## begin

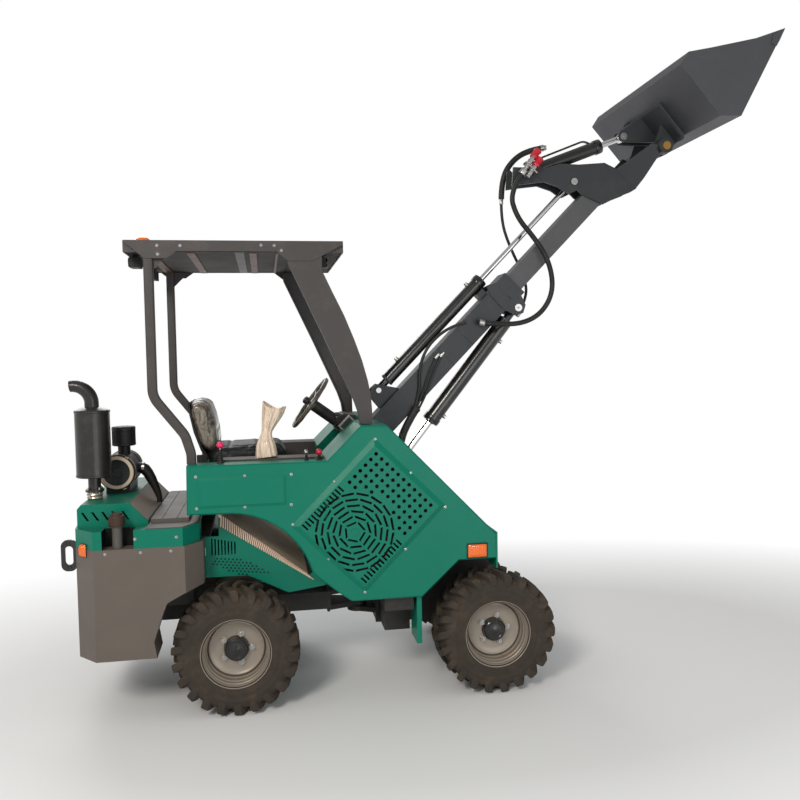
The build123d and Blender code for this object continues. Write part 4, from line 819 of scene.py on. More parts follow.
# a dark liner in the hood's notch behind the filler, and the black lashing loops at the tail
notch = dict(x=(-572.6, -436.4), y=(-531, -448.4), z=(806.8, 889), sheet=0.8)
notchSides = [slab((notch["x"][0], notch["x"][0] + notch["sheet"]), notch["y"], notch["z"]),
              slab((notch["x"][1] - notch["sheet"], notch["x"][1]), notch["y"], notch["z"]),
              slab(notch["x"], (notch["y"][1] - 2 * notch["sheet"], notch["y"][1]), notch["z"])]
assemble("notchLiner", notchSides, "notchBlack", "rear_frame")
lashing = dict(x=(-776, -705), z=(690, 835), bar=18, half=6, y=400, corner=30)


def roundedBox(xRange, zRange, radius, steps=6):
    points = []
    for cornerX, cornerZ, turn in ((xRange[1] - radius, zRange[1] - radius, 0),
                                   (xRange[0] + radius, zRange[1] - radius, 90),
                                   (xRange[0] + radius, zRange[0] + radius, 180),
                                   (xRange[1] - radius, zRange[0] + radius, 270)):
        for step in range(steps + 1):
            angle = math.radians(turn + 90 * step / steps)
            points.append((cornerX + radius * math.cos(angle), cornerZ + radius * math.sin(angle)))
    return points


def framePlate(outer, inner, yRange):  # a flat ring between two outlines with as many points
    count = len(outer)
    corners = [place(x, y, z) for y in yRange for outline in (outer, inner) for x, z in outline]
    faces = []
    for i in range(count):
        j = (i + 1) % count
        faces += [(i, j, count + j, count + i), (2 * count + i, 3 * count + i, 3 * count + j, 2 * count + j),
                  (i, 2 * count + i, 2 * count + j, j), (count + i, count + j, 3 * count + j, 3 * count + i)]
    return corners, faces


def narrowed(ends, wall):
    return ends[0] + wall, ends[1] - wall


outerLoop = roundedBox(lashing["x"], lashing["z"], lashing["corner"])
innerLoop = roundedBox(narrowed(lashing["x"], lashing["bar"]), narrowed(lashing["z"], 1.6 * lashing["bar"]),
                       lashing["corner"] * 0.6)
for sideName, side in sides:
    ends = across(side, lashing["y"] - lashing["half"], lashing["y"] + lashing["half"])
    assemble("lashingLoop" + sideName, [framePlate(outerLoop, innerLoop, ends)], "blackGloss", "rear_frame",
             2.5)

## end

* [Your task]
Reproduce the entire listing word for word.

* [Output for this task]
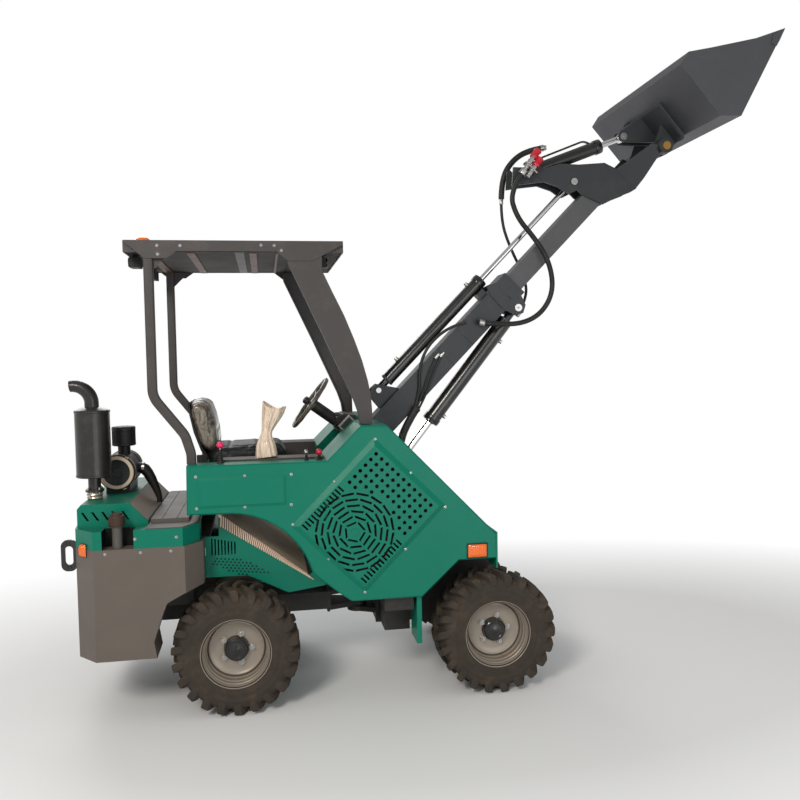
The build123d and Blender code for this object continues. Write part 4, from line 819 of scene.py on. More parts follow.
# a dark liner in the hood's notch behind the filler, and the black lashing loops at the tail
notch = dict(x=(-572.6, -436.4), y=(-531, -448.4), z=(806.8, 889), sheet=0.8)
notchSides = [slab((notch["x"][0], notch["x"][0] + notch["sheet"]), notch["y"], notch["z"]),
              slab((notch["x"][1] - notch["sheet"], notch["x"][1]), notch["y"], notch["z"]),
              slab(notch["x"], (notch["y"][1] - 2 * notch["sheet"], notch["y"][1]), notch["z"])]
assemble("notchLiner", notchSides, "notchBlack", "rear_frame")
lashing = dict(x=(-776, -705), z=(690, 835), bar=18, half=6, y=400, corner=30)


def roundedBox(xRange, zRange, radius, steps=6):
    points = []
    for cornerX, cornerZ, turn in ((xRange[1] - radius, zRange[1] - radius, 0),
                                   (xRange[0] + radius, zRange[1] - radius, 90),
                                   (xRange[0] + radius, zRange[0] + radius, 180),
                                   (xRange[1] - radius, zRange[0] + radius, 270)):
        for step in range(steps + 1):
            angle = math.radians(turn + 90 * step / steps)
            points.append((cornerX + radius * math.cos(angle), cornerZ + radius * math.sin(angle)))
    return points


def framePlate(outer, inner, yRange):  # a flat ring between two outlines with as many points
    count = len(outer)
    corners = [place(x, y, z) for y in yRange for outline in (outer, inner) for x, z in outline]
    faces = []
    for i in range(count):
        j = (i + 1) % count
        faces += [(i, j, count + j, count + i), (2 * count + i, 3 * count + i, 3 * count + j, 2 * count + j),
                  (i, 2 * count + i, 2 * count + j, j), (count + i, count + j, 3 * count + j, 3 * count + i)]
    return corners, faces


def narrowed(ends, wall):
    return ends[0] + wall, ends[1] - wall


outerLoop = roundedBox(lashing["x"], lashing["z"], lashing["corner"])
innerLoop = roundedBox(narrowed(lashing["x"], lashing["bar"]), narrowed(lashing["z"], 1.6 * lashing["bar"]),
                       lashing["corner"] * 0.6)
for sideName, side in sides:
    ends = across(side, lashing["y"] - lashing["half"], lashing["y"] + lashing["half"])
    assemble("lashingLoop" + sideName, [framePlate(outerLoop, innerLoop, ends)], "blackGloss", "rear_frame",
             2.5)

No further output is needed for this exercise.